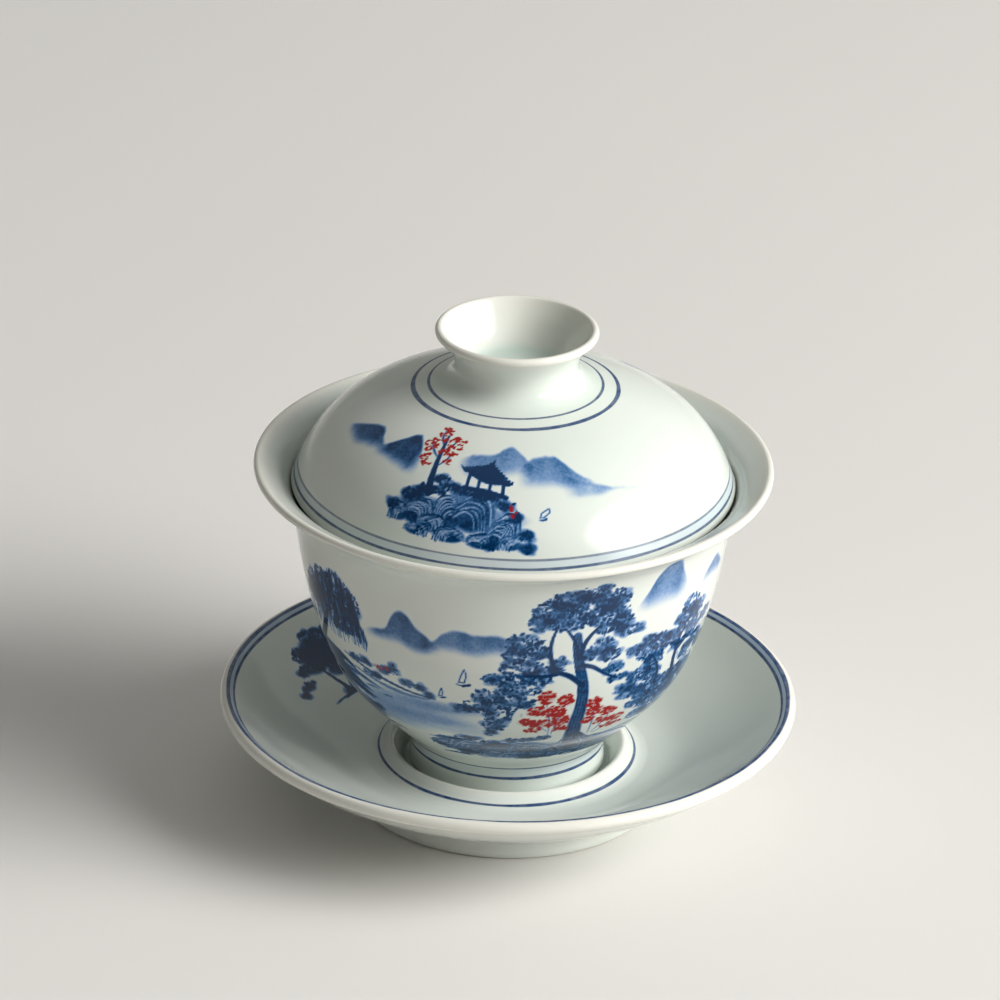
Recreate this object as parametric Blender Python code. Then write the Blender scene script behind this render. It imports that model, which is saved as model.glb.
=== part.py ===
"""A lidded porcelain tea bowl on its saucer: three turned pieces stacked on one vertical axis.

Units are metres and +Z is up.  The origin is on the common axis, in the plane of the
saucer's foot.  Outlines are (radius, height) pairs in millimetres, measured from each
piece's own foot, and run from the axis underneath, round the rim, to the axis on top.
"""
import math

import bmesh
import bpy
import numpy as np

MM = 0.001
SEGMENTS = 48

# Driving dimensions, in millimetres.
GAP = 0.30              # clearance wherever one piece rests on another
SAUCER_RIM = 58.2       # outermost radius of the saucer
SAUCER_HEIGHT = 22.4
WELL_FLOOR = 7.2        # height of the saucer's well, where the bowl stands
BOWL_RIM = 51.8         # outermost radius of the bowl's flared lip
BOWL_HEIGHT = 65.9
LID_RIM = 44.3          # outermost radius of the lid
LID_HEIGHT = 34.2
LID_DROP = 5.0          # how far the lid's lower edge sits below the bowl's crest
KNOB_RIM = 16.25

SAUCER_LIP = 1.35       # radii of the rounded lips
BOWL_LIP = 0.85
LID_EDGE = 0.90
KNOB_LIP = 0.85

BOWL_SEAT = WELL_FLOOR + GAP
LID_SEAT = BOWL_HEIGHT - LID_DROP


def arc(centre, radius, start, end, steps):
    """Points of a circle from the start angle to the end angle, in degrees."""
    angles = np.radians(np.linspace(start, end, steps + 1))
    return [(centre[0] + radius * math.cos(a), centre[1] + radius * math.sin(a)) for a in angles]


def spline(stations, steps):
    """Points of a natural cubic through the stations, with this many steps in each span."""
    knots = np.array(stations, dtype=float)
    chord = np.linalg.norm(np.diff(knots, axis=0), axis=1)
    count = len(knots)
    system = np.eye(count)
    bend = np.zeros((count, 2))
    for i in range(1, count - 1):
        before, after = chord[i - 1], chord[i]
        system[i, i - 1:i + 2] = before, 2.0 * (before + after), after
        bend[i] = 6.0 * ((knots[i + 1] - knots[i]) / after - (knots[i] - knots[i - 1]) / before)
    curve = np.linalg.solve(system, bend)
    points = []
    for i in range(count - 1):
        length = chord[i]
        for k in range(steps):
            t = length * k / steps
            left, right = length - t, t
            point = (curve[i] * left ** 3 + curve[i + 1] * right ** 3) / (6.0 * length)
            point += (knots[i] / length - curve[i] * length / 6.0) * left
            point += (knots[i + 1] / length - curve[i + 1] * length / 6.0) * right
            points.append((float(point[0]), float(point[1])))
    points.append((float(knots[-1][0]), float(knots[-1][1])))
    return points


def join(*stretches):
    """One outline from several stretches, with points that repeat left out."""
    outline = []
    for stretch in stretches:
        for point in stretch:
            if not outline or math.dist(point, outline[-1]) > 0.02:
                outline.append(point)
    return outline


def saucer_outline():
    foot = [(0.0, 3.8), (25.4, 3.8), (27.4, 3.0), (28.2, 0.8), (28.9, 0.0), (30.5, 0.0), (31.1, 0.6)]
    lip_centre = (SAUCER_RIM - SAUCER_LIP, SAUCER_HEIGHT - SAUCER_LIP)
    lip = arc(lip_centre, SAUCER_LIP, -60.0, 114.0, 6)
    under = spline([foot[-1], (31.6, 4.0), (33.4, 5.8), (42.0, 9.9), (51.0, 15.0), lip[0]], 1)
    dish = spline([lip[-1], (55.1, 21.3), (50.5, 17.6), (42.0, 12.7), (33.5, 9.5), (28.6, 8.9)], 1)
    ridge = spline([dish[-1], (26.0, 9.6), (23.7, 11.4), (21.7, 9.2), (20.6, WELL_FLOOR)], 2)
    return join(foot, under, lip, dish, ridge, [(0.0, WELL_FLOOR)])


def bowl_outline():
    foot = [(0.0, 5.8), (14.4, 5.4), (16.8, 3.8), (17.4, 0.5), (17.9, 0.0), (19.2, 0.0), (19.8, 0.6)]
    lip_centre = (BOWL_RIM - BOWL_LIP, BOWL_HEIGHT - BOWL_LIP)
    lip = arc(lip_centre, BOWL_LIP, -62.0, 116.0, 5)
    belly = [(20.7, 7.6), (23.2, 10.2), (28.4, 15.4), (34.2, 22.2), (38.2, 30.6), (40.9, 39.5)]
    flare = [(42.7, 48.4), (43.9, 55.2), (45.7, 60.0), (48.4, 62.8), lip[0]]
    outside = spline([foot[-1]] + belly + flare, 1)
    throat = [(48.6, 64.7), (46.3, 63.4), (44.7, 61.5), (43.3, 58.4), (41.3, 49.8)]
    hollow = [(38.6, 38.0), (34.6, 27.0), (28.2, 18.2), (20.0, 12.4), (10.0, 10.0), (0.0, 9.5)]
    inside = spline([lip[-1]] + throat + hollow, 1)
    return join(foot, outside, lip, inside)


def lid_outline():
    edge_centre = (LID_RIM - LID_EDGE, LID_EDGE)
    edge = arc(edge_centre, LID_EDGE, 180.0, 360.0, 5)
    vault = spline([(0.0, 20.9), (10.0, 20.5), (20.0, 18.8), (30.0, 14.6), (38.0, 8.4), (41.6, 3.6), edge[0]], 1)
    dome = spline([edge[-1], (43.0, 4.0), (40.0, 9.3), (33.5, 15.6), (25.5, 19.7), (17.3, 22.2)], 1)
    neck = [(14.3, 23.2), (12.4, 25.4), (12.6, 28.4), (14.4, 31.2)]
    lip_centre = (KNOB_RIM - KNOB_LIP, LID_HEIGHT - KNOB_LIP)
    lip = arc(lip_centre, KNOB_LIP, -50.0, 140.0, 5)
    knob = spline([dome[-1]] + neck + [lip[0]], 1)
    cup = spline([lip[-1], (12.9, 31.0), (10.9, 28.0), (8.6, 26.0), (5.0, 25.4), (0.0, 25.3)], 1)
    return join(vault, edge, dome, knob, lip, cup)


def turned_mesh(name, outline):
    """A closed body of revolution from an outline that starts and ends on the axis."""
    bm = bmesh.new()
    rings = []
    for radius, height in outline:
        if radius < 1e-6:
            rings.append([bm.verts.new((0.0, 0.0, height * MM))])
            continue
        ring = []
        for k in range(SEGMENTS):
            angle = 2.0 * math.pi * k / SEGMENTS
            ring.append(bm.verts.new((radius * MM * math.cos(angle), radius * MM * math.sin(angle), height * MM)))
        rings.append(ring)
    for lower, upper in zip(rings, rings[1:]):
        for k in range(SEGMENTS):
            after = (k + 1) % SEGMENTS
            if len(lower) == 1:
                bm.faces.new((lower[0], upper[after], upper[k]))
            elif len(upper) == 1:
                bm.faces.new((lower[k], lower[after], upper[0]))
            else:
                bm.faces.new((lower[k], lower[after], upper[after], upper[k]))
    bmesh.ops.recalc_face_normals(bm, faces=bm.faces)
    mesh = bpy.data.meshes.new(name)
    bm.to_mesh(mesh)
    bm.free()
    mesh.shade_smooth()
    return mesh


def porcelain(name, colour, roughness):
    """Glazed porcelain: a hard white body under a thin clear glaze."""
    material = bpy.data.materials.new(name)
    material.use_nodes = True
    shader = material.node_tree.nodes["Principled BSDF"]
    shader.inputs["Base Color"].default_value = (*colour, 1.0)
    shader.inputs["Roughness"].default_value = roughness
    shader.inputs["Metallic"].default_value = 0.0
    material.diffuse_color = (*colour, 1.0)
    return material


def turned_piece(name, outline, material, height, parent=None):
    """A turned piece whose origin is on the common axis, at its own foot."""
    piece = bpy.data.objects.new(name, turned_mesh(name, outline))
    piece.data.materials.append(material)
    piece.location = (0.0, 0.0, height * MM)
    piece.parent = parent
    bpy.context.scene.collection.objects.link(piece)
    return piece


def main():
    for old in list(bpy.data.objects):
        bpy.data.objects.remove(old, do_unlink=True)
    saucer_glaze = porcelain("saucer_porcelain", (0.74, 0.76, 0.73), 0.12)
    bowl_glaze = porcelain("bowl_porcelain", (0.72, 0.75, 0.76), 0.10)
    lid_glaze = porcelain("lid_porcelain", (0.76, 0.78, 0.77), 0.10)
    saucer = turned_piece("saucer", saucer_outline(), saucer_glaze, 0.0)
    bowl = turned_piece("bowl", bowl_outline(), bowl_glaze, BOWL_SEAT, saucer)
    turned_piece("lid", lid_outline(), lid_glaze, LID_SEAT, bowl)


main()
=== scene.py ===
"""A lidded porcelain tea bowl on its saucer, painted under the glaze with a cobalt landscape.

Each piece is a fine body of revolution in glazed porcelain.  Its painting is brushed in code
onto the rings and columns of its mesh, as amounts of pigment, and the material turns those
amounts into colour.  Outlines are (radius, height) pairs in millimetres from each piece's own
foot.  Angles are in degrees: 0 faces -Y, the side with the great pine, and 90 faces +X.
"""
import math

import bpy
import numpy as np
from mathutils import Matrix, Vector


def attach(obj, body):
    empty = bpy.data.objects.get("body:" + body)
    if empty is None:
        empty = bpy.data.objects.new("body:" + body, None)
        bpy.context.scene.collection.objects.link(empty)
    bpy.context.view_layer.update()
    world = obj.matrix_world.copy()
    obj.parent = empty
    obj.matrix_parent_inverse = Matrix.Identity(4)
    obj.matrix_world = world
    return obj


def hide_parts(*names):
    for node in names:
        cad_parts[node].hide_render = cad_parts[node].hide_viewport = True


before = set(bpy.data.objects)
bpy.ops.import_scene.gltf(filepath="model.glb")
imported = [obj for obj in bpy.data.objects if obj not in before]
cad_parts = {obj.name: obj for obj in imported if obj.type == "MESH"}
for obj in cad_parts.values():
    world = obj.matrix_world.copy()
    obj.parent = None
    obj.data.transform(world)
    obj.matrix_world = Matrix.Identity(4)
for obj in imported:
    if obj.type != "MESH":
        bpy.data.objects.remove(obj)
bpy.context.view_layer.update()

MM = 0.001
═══
The problem
Each line from the one bearing "bowl_glaze, BOWL_SEAT, saucer)" through the one bearing "bpy.context.scene.collection.objects.link(empty)" is to be duplicated without change; all remaining lines are to be left out.

Exercise output
    bowl = turned_piece("bowl", bowl_outline(), bowl_glaze, BOWL_SEAT, saucer)
    turned_piece("lid", lid_outline(), lid_glaze, LID_SEAT, bowl)


main()
=== scene.py ===
"""A lidded porcelain tea bowl on its saucer, painted under the glaze with a cobalt landscape.

Each piece is a fine body of revolution in glazed porcelain.  Its painting is brushed in code
onto the rings and columns of its mesh, as amounts of pigment, and the material turns those
amounts into colour.  Outlines are (radius, height) pairs in millimetres from each piece's own
foot.  Angles are in degrees: 0 faces -Y, the side with the great pine, and 90 faces +X.
"""
import math

import bpy
import numpy as np
from mathutils import Matrix, Vector


def attach(obj, body):
    empty = bpy.data.objects.get("body:" + body)
    if empty is None:
        empty = bpy.data.objects.new("body:" + body, None)
        bpy.context.scene.collection.objects.link(empty)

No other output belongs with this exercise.